■ **Supplied information**
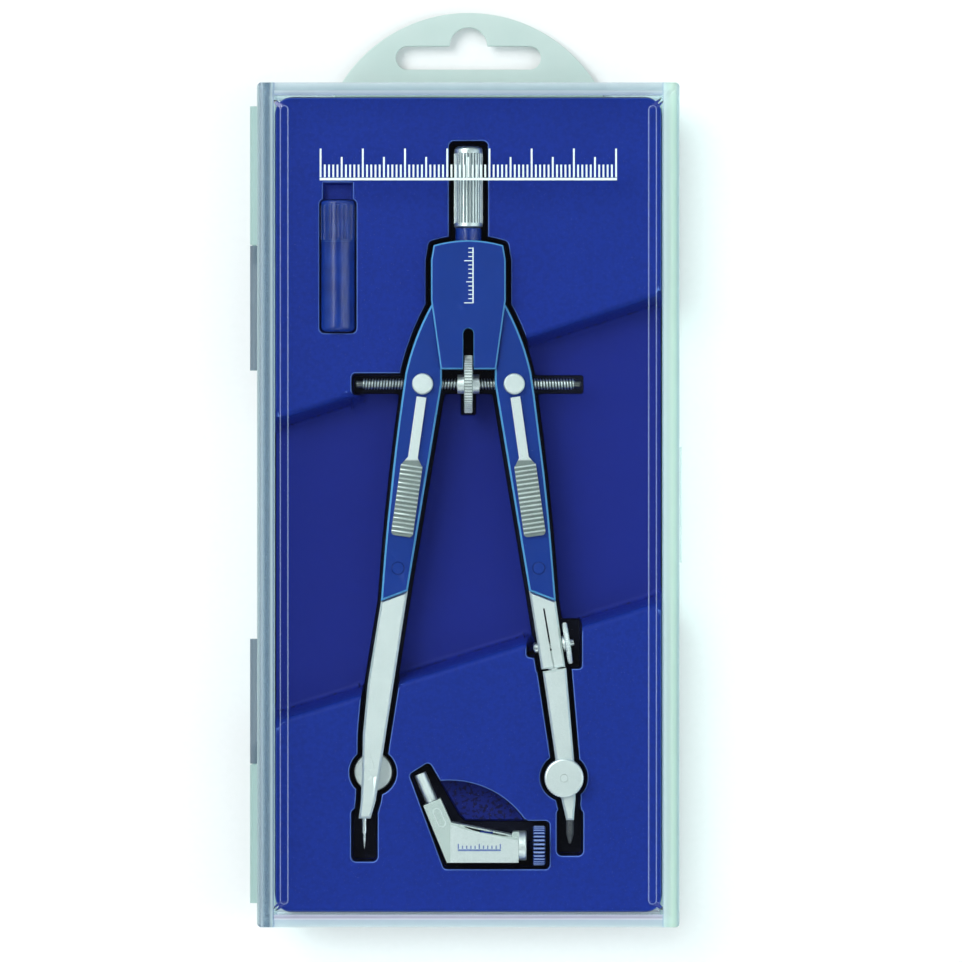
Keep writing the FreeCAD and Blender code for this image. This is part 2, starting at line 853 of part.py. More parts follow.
def lever_frame(side):
    # A lever's own frame: origin at its top, -Y down the leg.
    return sided("lever_across", side), "lever_top", sided("lever_angle", side)


def make_upper_leg(side, mark):
    leg = new_body(mark + "_leg_plate")
    pad(leg, leg_outline(side), "-leg_half", "leg_half")
    soften(
        leg, "leg_edge",
        lambda edge: on_level(value("leg_half"))(edge) or on_level(-value("leg_half"))(edge),
    )
    gear_room = [
        ("-1", "pivot_height - gear_tip_radius - 3"),
        ("pivot_across + gear_tip_radius + slip_fit", "pivot_height - gear_tip_radius - 3"),
        ("pivot_across + gear_tip_radius + slip_fit", "head_waist + 3"),
        ("-1", "head_waist + 3"),
    ]
    slot_low, slot_high = "-gear_thickness / 2 - tang_gap", "gear_thickness / 2 + tang_gap"
    pocket(leg, mirrored(gear_room, side), slot_low, slot_high)
    tail = gear_tail_outline("slip_fit")
    pocket(leg, mirrored(tail, side), slot_low, slot_high)
    pocket(
        leg, ("circle", sided("pivot_across", side), "pivot_height", "pivot_pin_radius + running_fit"),
        "-leg_half", "leg_half")
    pocket(
        leg, ("circle", sided("nut_across", side), "spindle_height", "nut_radius + running_fit"),
        "-leg_half + leg_wall / 2", "leg_half")
    channel = rectangle(
        "0", "leg_out + 5", "spindle_height - spindle_radius - 0.4",
        "spindle_height + spindle_radius + 0.4",
    )
    pocket(leg, mirrored(channel, side), "-spindle_radius - 0.3", "spindle_radius + 0.3")
    pocket(
        leg, mirrored(tang_outline("tang_gap"), side), "-tang_thickness / 2 - tang_gap",
        "tang_thickness / 2 + tang_gap",
    )
    pocket(
        leg, ("circle", sided("rivet_across", side), "rivet_height", "rivet_radius"),
        "-leg_half", "leg_half",
    )
    place(leg, z="compass_level")

    # The lever's tongue runs in a slot cut in the leg's face, square to the tilted lever.
    x, y, turn = lever_frame(side)
    slot = new_body(mark + "_tongue_slot")
    gap = "slip_fit"
    pad(slot, rectangle(
        "-tongue_width / 2 - " + gap, "tongue_width / 2 + " + gap,
        "-lever_strip_length - tongue_length - lever_travel - 0.2",
        "-lever_strip_length + 0.2 + spring_radius"),
        "leg_half - tongue_depth - 0.3", "leg_half + 0.5")
    place(slot, x, y, "compass_level", turn)
    node(mark + "_upper_leg", cut(mark + "_leg_cut", leg, slot))

    rivet = new_body(mark + "_rivet_pin")
    turned(rivet, [
        ("-leg_half - rivet_head", "0"), ("leg_half + rivet_head", "0"),
        ("leg_half + rivet_head", "rivet_head_radius - 0.3"),
        ("leg_half", "rivet_head_radius"), ("leg_half", "rivet_radius"), ("-leg_half", "rivet_radius"),
        ("-leg_half", "rivet_head_radius"), ("-leg_half - rivet_head", "rivet_head_radius - 0.3"),
    ])
    along_z(rivet, sided("rivet_across", side), "rivet_height", "compass_level")
    node(mark + "_leg_rivet", rivet)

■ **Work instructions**
Output the data above exactly, please, line for line.

■ **Result for this exercise**
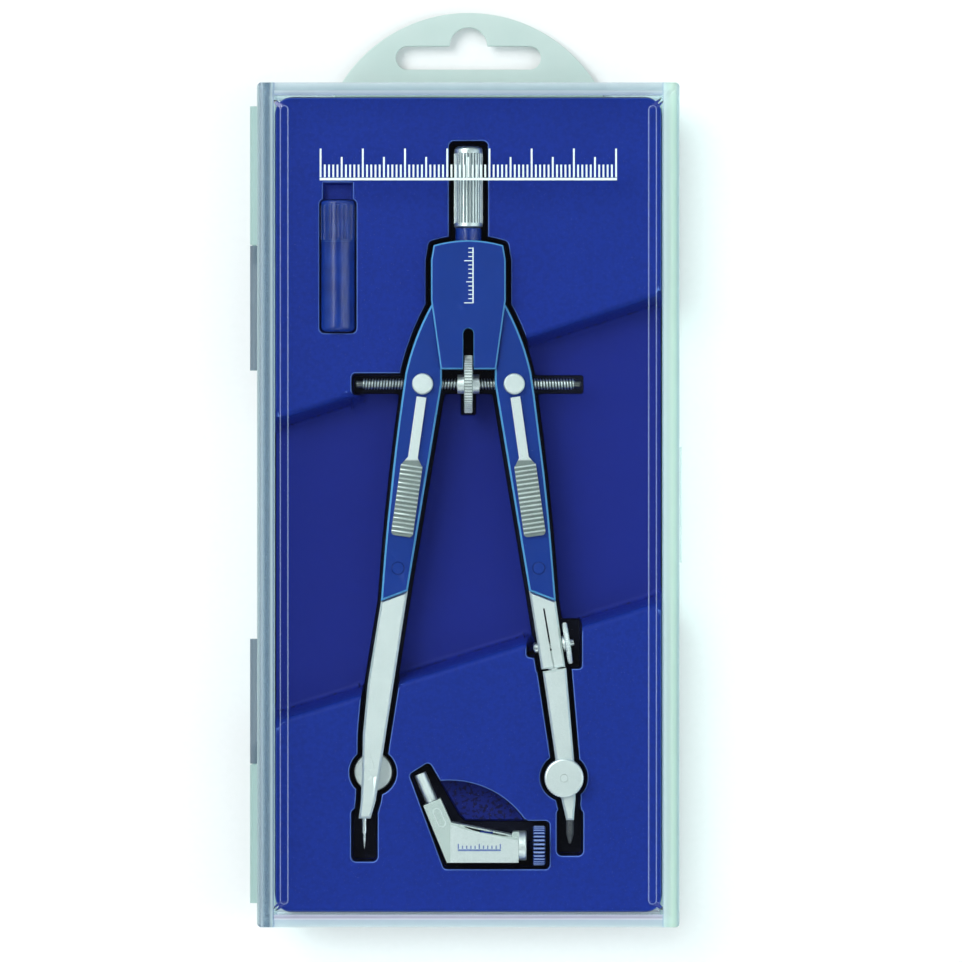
Keep writing the FreeCAD and Blender code for this image. This is part 2, starting at line 853 of part.py. More parts follow.
def lever_frame(side):
    # A lever's own frame: origin at its top, -Y down the leg.
    return sided("lever_across", side), "lever_top", sided("lever_angle", side)


def make_upper_leg(side, mark):
    leg = new_body(mark + "_leg_plate")
    pad(leg, leg_outline(side), "-leg_half", "leg_half")
    soften(
        leg, "leg_edge",
        lambda edge: on_level(value("leg_half"))(edge) or on_level(-value("leg_half"))(edge),
    )
    gear_room = [
        ("-1", "pivot_height - gear_tip_radius - 3"),
        ("pivot_across + gear_tip_radius + slip_fit", "pivot_height - gear_tip_radius - 3"),
        ("pivot_across + gear_tip_radius + slip_fit", "head_waist + 3"),
        ("-1", "head_waist + 3"),
    ]
    slot_low, slot_high = "-gear_thickness / 2 - tang_gap", "gear_thickness / 2 + tang_gap"
    pocket(leg, mirrored(gear_room, side), slot_low, slot_high)
    tail = gear_tail_outline("slip_fit")
    pocket(leg, mirrored(tail, side), slot_low, slot_high)
    pocket(
        leg, ("circle", sided("pivot_across", side), "pivot_height", "pivot_pin_radius + running_fit"),
        "-leg_half", "leg_half")
    pocket(
        leg, ("circle", sided("nut_across", side), "spindle_height", "nut_radius + running_fit"),
        "-leg_half + leg_wall / 2", "leg_half")
    channel = rectangle(
        "0", "leg_out + 5", "spindle_height - spindle_radius - 0.4",
        "spindle_height + spindle_radius + 0.4",
    )
    pocket(leg, mirrored(channel, side), "-spindle_radius - 0.3", "spindle_radius + 0.3")
    pocket(
        leg, mirrored(tang_outline("tang_gap"), side), "-tang_thickness / 2 - tang_gap",
        "tang_thickness / 2 + tang_gap",
    )
    pocket(
        leg, ("circle", sided("rivet_across", side), "rivet_height", "rivet_radius"),
        "-leg_half", "leg_half",
    )
    place(leg, z="compass_level")

    # The lever's tongue runs in a slot cut in the leg's face, square to the tilted lever.
    x, y, turn = lever_frame(side)
    slot = new_body(mark + "_tongue_slot")
    gap = "slip_fit"
    pad(slot, rectangle(
        "-tongue_width / 2 - " + gap, "tongue_width / 2 + " + gap,
        "-lever_strip_length - tongue_length - lever_travel - 0.2",
        "-lever_strip_length + 0.2 + spring_radius"),
        "leg_half - tongue_depth - 0.3", "leg_half + 0.5")
    place(slot, x, y, "compass_level", turn)
    node(mark + "_upper_leg", cut(mark + "_leg_cut", leg, slot))

    rivet = new_body(mark + "_rivet_pin")
    turned(rivet, [
        ("-leg_half - rivet_head", "0"), ("leg_half + rivet_head", "0"),
        ("leg_half + rivet_head", "rivet_head_radius - 0.3"),
        ("leg_half", "rivet_head_radius"), ("leg_half", "rivet_radius"), ("-leg_half", "rivet_radius"),
        ("-leg_half", "rivet_head_radius"), ("-leg_half - rivet_head", "rivet_head_radius - 0.3"),
    ])
    along_z(rivet, sided("rivet_across", side), "rivet_height", "compass_level")
    node(mark + "_leg_rivet", rivet)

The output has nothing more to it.